Besides that, he probably can't imagine killing two people, Banquo and Fleance, without some help. He wouldn't be able to sneak up on them in the dark while they are asleep in his castle. And he could hardly manage to kill both of them while they are out riding on horseback. He knows Banquo strongly suspects him of murdering Duncan and will be on guard. He knows that Banquo has been promised in Act 1, Scene 3:

Thou shalt get kings, though thou be none:
So all hail, Macbeth and Banquo!

Consequently, Banquo, whose prudence Macbeth respects, will anticipate an attempt on his life, since he must understand that the crown is worthless to Macbeth unless he can pass it on to his heirs.

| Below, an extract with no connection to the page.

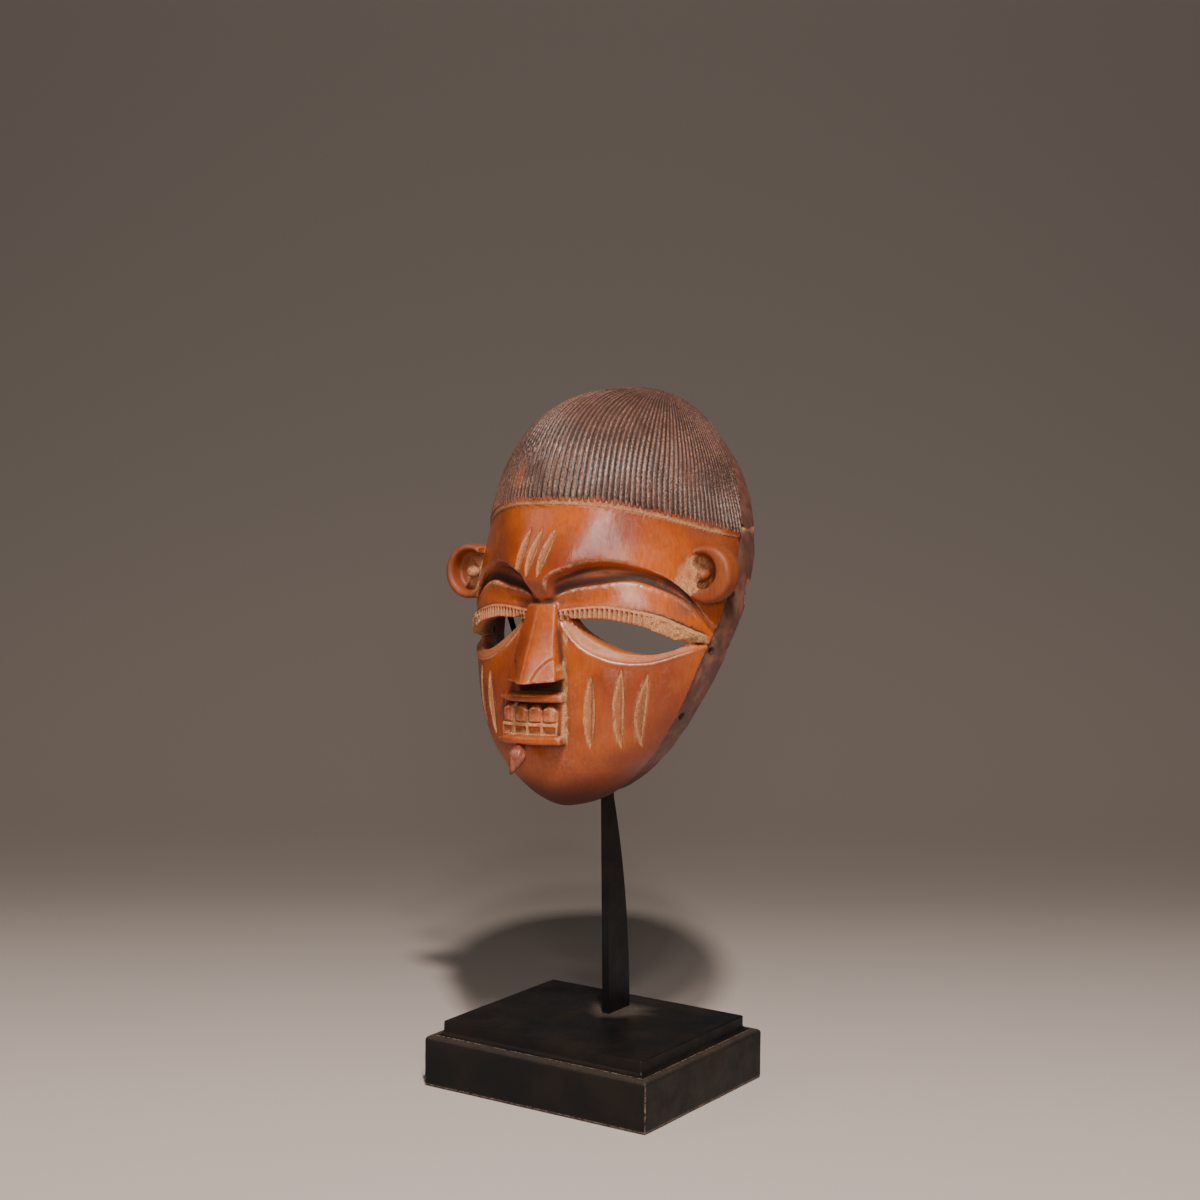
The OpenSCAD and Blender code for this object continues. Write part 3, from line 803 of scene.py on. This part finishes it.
def hair_material():
    m = Nodes("carved_hair_patina")
    strand, fringe, crest = m.attribute("strand"), m.attribute("fringe"), m.attribute("crest")
    colour = m.mix(m.ramp(m.noise(0.03, 4, 0.6), 0.35, 0.65), HAIR_BROWN, HAIR_RED)
    ticks = m.noise(0.0011, 3, 0.7, (1, 1, 0.8))
    patch = m.ramp(m.noise(0.02, 4, 0.65), 0.35, 0.6, 0.35, 1.0)
    # Pale ticks on the strands' crests: wear, with a painted highlight
    pale = m.math("MULTIPLY", m.math("MULTIPLY", m.ramp(ticks, 0.42, 0.62), patch),
                  m.ramp(crest, 0.45, 1.0))
    colour = m.mix(pale, colour, HAIR_WEAR_AND_SHEEN)
    # Near black in the valleys between the strands: painted shade
    colour = m.mix(m.ramp(crest, 0.5, 0.0, 0.0, 0.95), colour, HAIR_GAP_SHADE)
    worn = m.math("MULTIPLY", m.ramp(fringe, 0.2, 0.9), m.ramp(m.noise(0.006, 4, 0.7), 0.35, 0.6))
    colour = m.mix(worn, colour, FRINGE_WEAR)
    rough = m.ramp(m.noise(0.004, 4, 0.6), 0.3, 0.7, 0.34, 0.52)
    slant = m.math("SINE", m.math("ADD", m.math("MULTIPLY", strand, 6.2832),
                                  m.math("MULTIPLY", m.attribute("drop"), 2.6)))
    m.bump(slant, 0.35, 0.0005)
    m.bump(ticks, 0.2, 0.0005)
    return m.finish(colour, rough, specular_ior_level=0.36)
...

They hail'd him father to a line of kings:
Upon my head they placed a fruitless crown,
And put a barren sceptre in my gripe,
Thence to be wrench'd with an unlineal hand,
No son of mine succeeding. If 't be so,
For Banquo's issue have I filed my mind;
For them the gracious Duncan have I murder'd;
Put rancours in the vessel of my peace
Only for them; and mine eternal jewel
Given to the common enemy of man,
To make them kings, the seed of Banquo kings!
Rather than so, come fate into the list.
And champion me to the utterance!   (Act 3, Scene 1)

With Banquo's murder, Macbeth begins his bloody rule. His reputation is in ruins. He did not intend to become a tyrant, but that is what has happened. Since his thanes grow increasingly recalcitrant, he has to become increasingly tyrannical. But this only accelerates his downfall. First Macduff and then others flee to England. He has Macduff's family murdered as a object lesson. This is what will happen to the families of any other turncoats.

In Act 5, Scene 3 he acknowledges that he is all alone, even though he still has some troops who have not deserted him.

Seyton!--I am sick at heart,
When I behold--Seyton, I say!--This push
Will cheer me ever, or disseat me now.
I have lived long enough: my way of life
Is fall'n into the sear, the yellow leaf;
And that which should accompany old age,
As honour, love, obedience, troops of friends,
I must not look to have; but, in their stead,
Curses, not loud but deep, mouth-honour, breath,
Which the poor heart would fain deny, and dare not.